A survey of the Switzerland and Liechtenstein banking industry says the trend to outsource certain functions is starting to reverse, and that private banks are falling behind their financial peers in setting out financial programmes.
Private banks in Switzerland and Liechtenstein risk falling
behind other financial institutions in the Alpine states when it
comes to setting out financial programmes, according to a survey
by EY that also notes a swing in the pendulum against the
practice of business outsourcing.
EY aka Ernst & Young surveyed senior financial
professionals in 25 banks in the two jurisdictions. Among the
findings is that of financial officers improving their ability to
support business operations (business partnering) - in total, 84
per cent of respondents ranked business partnering among their
top three priorities.
Overall, global and foreign banks are best prepared or most
advanced in their preparations to address their finance
priorities and already have corresponding programs in the
pipeline or fit-for-purpose solutions in place, the survey
found.
Private banks, on the other hand, risk falling behind, with only
50 per cent of surveyed CFOs saying they had an adequate
growth programme in place, compared with 67 per cent of global
and foreign banks. Cantonal and regional banks again require a
differentiated perspective in this context due to their limited
growth potential, although they also feel well prepared at 67 per
cent.
All survey respondents in the private banking sector as well as
global and foreign banks, without exception, included business
partnering in their top three priorities. In addition, close to
60 per cent of private banks said the finance function supporting
growth was among the top three priorities. The finance functions
of global and foreign banks are likewise beginning to shift their
attention to growth, with 40 per cent listing this among their
top three priorities. Owing to the limited growth potential of
cantonal and regional banks, this topic is not high on the agenda
of their CFOs.
Cantonal and regional bank CFOs are also less concerned than
their peers about improving their ability to support the
business, with only 50 per cent including business partnering
among their top three priorities, EY said.
“In a bid to enable agile service delivery that supports growth,
leading organizations are taking a dual approach by splitting the
finance function’s service catalog into two distinct sets of
tasks,” Daniel Haudenschild, partner and finance advisory
leader at EY Financial Services Switzerland, said.
“Transactional services will tend to be offshored, standardized
and automated. Decision support, in contrast, requires a range of
advanced capabilities that are advisory in nature, onsite and
typically have to be customized to each specific business unit of
the organization.
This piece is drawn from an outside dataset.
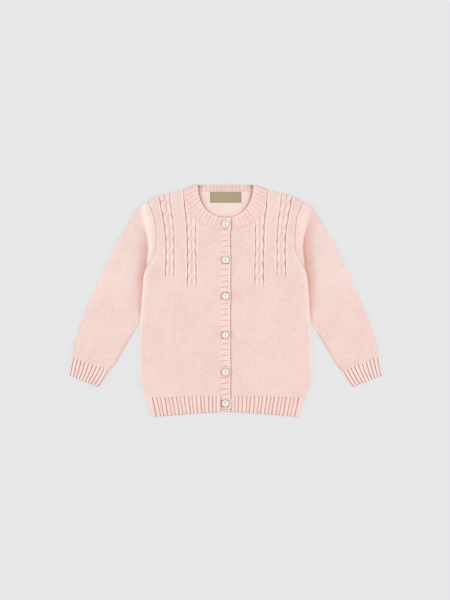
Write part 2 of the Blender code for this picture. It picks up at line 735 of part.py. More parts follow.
def neckband_sections():
    """Sections of the neckband from its top end, round the neck, to its under end.

    Each section has its free edge, its seam edge (both in the middle of the
    cloth), its outward direction, and how much its ribs show outside and inside.
    """
    fold_drop = (NECK_FOLD_RADIUS + BAND_WALL / 2)
    turn_x, turn_y = NECK_FOLD_TURN
    free_end_y = NECK_TOP - fold_drop * turn_y
    seam_end_y = 177.5 - fold_drop * turn_y
    front_steps = 13 * 3
    end_steps = 3
    back_steps = 15 * 3
    free = arc_points(lambda f: neck_curve(NECK_HALF, NECK_DEPTH, NECK_POWER, f, free_end_y),
                      front_steps + 1)
    seam = arc_points(lambda f: neck_curve(SEAM_HALF - 1.2, SEAM_DEPTH - GAP, SEAM_POWER, f,
                                           seam_end_y), front_steps + 1)

    def front(side):
        """From the end past the centre line up to the shoulder fold."""
        sections = []
        for k in range(end_steps):
            x = -BAND_EDGE_X * (1.0 - k / end_steps)
            shown = 1.0 if side == RIGHT_SIDE else 0.0
            level = BAND_TOP if side == RIGHT_SIDE else UNDER_TOP
            low, high = free[0][1], seam[0][1]
            middle = level - BAND_WALL / 2
            sections.append(((side * x, low, middle), (side * x, high, middle),
                             (0.0, 0.0, 1.0), shown, 0.0))
        for (free_x, free_y), (seam_x, seam_y) in zip(free, seam):
            level = front_height(side, seam_x, seam_y) - BAND_WALL / 2
            inner_level = level - 0.4 * ease((seam_x - 12.0) / 30.0)
            shown = 1.0 if side == RIGHT_SIDE else ease((free_x - BAND_EDGE_X) / 3.0)
            sections.append(((side * free_x, free_y, inner_level),
                             (side * seam_x, seam_y, level), (0.0, 0.0, 1.0), shown, 0.0))
        return sections

    def shoulder(side):
        """Over the shoulder fold, from front to back."""
        sections = []
        free_x, free_y = free[-1]
        seam_x, seam_y = seam[-1]
        top = front_height(side, seam_x, seam_y) - BAND_WALL / 2
        middle = (top + BAND_WALL / 2) / 2
        radius = middle - BAND_WALL / 2
        for degrees in (60.0, 25.0, -25.0, -60.0):
            out = math.cos(math.radians(degrees))
            up = math.sin(math.radians(degrees))
            shift_x, shift_y = NECK_FOLD_RADIUS * out * turn_x, NECK_FOLD_RADIUS * out * turn_y
            z = middle + radius * up
            facing = (side * turn_x * out, turn_y * out, up)
            sections.append(((side * (free_x + shift_x), free_y + shift_y, z),
                             (side * (seam_x + shift_x), seam_y + shift_y, z),
                             facing, 0.5 * (1.0 + up), 0.0))
        return sections

    def back():
        """Across the back of the neck, from the right shoulder to the left."""
        sections = []
        free_x, free_y = free[-1]
        seam_x, _ = seam[-1]
        for k in range(back_steps + 1):
            place = lerp(-1.0, 1.0, k / back_steps)
            lean = BACK_LEAN * (1.0 - place ** 2) ** 2
            y = free_y + (NECK_TOP - 0.7 - free_y) * (1.0 - place ** 4)
            width = NECK_TOP - BACK_NECK_Y
            tilt = math.atan2(lean, width)
            facing = (0.0, math.sin(tilt), -math.cos(tilt))
            sections.append(((place * free_x, y, BAND_WALL / 2 + lean),
                             (place * seam_x, BACK_NECK_Y + GAP + 0.2, BAND_WALL / 2),
                             facing, 0.0, ease((1.0 - abs(place)) / 0.1)))
        return sections

    right = front(RIGHT_SIDE) + shoulder(RIGHT_SIDE)
    left = front(LEFT_SIDE) + shoulder(LEFT_SIDE)
    return right + back() + list(reversed(left))


def make_neckband(name):
    """The ribbed neckband, one strip with its two ends on each other."""
    across = (0.0, 0.15, 0.85, 1.0)
    fade = (0.3, 1.0, 1.0, 0.3)
    points = []
    for index, (free, seam, facing, outside, inside) in enumerate(neckband_sections()):
        rib = rib_share(index)
        row = []
        for share, shown in zip(across, fade):
            centre = [lerp(a, b, share) for a, b in zip(free, seam)]
            out = BAND_WALL / 2 + RIB_RISE * rib * outside * shown
            back = BAND_WALL / 2 + 0.7 * RIB_RISE * rib * inside * shown
            outer = tuple(c + f * out for c, f in zip(centre, facing))
            inner = tuple(c - f * back for c, f in zip(centre, facing))
            row.append((outer, inner))
        points.append(row)
    rows = list(range(len(points)))
    return wall_mesh(name, points, rows, [0, 1, 2, 3])


# ------------------------------------------------------------ buttons and label

def make_button(name, y, collection, cutters, material):
    """A two-hole button with a raised rim, its holes in line with the wearer's height."""
    profile = ((0.0, 1.8), (3.4, 1.8), (4.1, 2.5), (4.9, 2.4),
               (BUTTON_RADIUS, 1.4), (4.9, 0.0), (0.0, 0.0))
    mesh = bpy.data.meshes.new(name)
    verts = [(r * MM, 0.0, z * MM) for r, z in profile]
    mesh.from_pydata(verts, [(k, k + 1) for k in range(len(verts) - 1)], [])
    button = new_object(name, mesh, collection, material)
    button.location = metres((0.0, y, BUTTON_Z))
    turn = button.modifiers.new("Turn", "SCREW")
    turn.steps = 22
    turn.render_steps = 22
    turn.use_merge_vertices = True
    turn.merge_threshold = 0.0001
    turn.use_smooth_shade = True
    for index, offset in enumerate((-BUTTON_HOLE_OFFSET, BUTTON_HOLE_OFFSET)):
        bpy.ops.mesh.primitive_cylinder_add(
            vertices=8, radius=BUTTON_HOLE_RADIUS * MM, depth=8 * MM,
            location=metres((0.0, y + offset, BUTTON_Z + 1.2)))
        cutter = bpy.context.object
        cutter.name = f"{name}_hole_{index + 1}"
        for owner in list(cutter.users_collection):
            owner.objects.unlink(cutter)
        cutters.objects.link(cutter)
        cutter.hide_render = True
        cutter.display_type = "WIRE"
        cut = button.modifiers.new(f"Hole {index + 1}", "BOOLEAN")
        cut.operation = "DIFFERENCE"
        cut.object = cutter
    return button


def make_label(name):
    """The bare woven label, inside the back of the neck."""
    x, y = LABEL_CENTRE
    half_x, half_y = LABEL_WIDTH / 2, LABEL_HEIGHT / 2
    outline = [(x - half_x, y - half_y), (x + half_x, y - half_y),
               (x + half_x, y + half_y), (x - half_x, y + half_y)]
    low = BACK_TOP + GAP
    return flat_mesh(name, outline, low, low + LABEL_THICKNESS)


# ------------------------------------------------------------------- the cardigan

def make_material(name, colour, roughness):
    material = bpy.data.materials.new(name)
    material.use_nodes = True
    shader = material.node_tree.nodes["Principled BSDF"]
    shader.inputs["Base Color"].default_value = (*colour, 1.0)
    shader.inputs["Roughness"].default_value = roughness
    shader.inputs["Metallic"].default_value = 0.0
    return material


def clear_scene():
    for thing in list(bpy.data.objects):
        bpy.data.objects.remove(thing, do_unlink=True)


def make_cardigan():
    clear_scene()
    parts = bpy.data.collections.new("cardigan")
    cutters = bpy.data.collections.new("cutters")
    bpy.context.scene.collection.children.link(parts)
    bpy.context.scene.collection.children.link(cutters)

    knit_pieces = {
        "back": make_back("back"),
        "front_right": make_front("front_right", RIGHT_SIDE),
        "front_left": make_front("front_left", LEFT_SIDE),
        "sleeve_right": make_sleeve("sleeve_right", RIGHT_SIDE),
        "sleeve_left": make_sleeve("sleeve_left", LEFT_SIDE),
    }
    rib_pieces = {
        "hem_back": make_back_hem("hem_back"),
        "hem_front_right": make_front_hem("hem_front_right", RIGHT_SIDE),
        "hem_front_left": make_front_hem("hem_front_left", LEFT_SIDE),
        "cuff_right": make_cuff("cuff_right", RIGHT_SIDE),
        "cuff_left": make_cuff("cuff_left", LEFT_SIDE),
        "neckband": make_neckband("neckband"),
        "band_buttonhole": make_top_band("band_buttonhole"),
        "band_button": make_under_band("band_button"),
    }
    for name, mesh in knit_pieces.items():
        new_object(name, mesh, parts, make_material(f"{name}_knit", KNIT_PINK, 0.9))
    for name, mesh in rib_pieces.items():
        new_object(name, mesh, parts, make_material(f"{name}_rib", RIB_PINK, 0.9))
    label_material = make_material("label_weave", LABEL_KHAKI, 0.8)
    new_object("label", make_label("label"), parts, label_material)
    for index, y in enumerate(BUTTON_YS):
        name = f"button_{index + 1}"
        material = make_material(f"{name}_shell", BUTTON_IVORY, 0.3)
        make_button(name, y, parts, cutters, material)


make_cardigan()
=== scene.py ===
"""The looks of a child's fine-knit cardigan with cables, laid flat on its back.

Every cloth piece is a thin shell, finer than the solid that it stands for:
ribs, cables, gutters, rolled edges and soft creases are shaped, and the
stitches are bump.  Shapes are worked out in millimetres and made in metres.
+Z is up from the floor, +Y runs from hem to neck, and the wearer's right front
is at -X.  A shade holds painted shade and painted highlights: 0 where the cloth
has its own colour, below 0 where it is painted darker as shade and above 0
where it is painted lighter as a highlight.
"""

import math
from collections import namedtuple

import bmesh
import bpy
import numpy as np
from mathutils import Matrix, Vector


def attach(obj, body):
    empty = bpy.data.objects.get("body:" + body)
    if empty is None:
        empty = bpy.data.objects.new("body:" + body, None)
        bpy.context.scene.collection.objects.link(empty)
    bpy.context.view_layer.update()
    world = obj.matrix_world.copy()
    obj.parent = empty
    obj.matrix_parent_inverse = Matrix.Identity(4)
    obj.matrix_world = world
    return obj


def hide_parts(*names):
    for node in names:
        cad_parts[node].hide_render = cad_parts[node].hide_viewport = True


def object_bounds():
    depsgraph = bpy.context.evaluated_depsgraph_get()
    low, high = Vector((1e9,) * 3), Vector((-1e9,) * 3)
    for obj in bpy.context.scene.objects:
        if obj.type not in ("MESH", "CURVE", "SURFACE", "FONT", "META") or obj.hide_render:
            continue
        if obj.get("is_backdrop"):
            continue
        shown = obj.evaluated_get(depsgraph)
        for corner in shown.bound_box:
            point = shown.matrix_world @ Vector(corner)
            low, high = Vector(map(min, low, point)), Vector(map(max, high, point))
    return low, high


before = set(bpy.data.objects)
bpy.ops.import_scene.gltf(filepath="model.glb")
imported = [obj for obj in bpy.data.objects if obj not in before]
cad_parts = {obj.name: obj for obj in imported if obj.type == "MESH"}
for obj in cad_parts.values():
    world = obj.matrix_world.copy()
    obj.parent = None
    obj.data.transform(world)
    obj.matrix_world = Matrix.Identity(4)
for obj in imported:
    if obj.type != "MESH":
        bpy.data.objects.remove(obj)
cad_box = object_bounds()

MM = 0.001
RIGHT_SIDE = -1
LEFT_SIDE = 1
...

Such capabilities include predictive analytics,
customer and market analysis or pricing and deal support,” he
said.
Present and future
When asked to compare the current maturity of their finance
organisation against the future level that will be required to
meet their objectives up to 2020, the surveyed banks said by far
the biggest gap was in the field of technology, with big deficits
also reported in data (both aspects are listed by 56 per cent of
those surveyed under their top three challenges, while 24 per
cent named technology as the greatest challenge).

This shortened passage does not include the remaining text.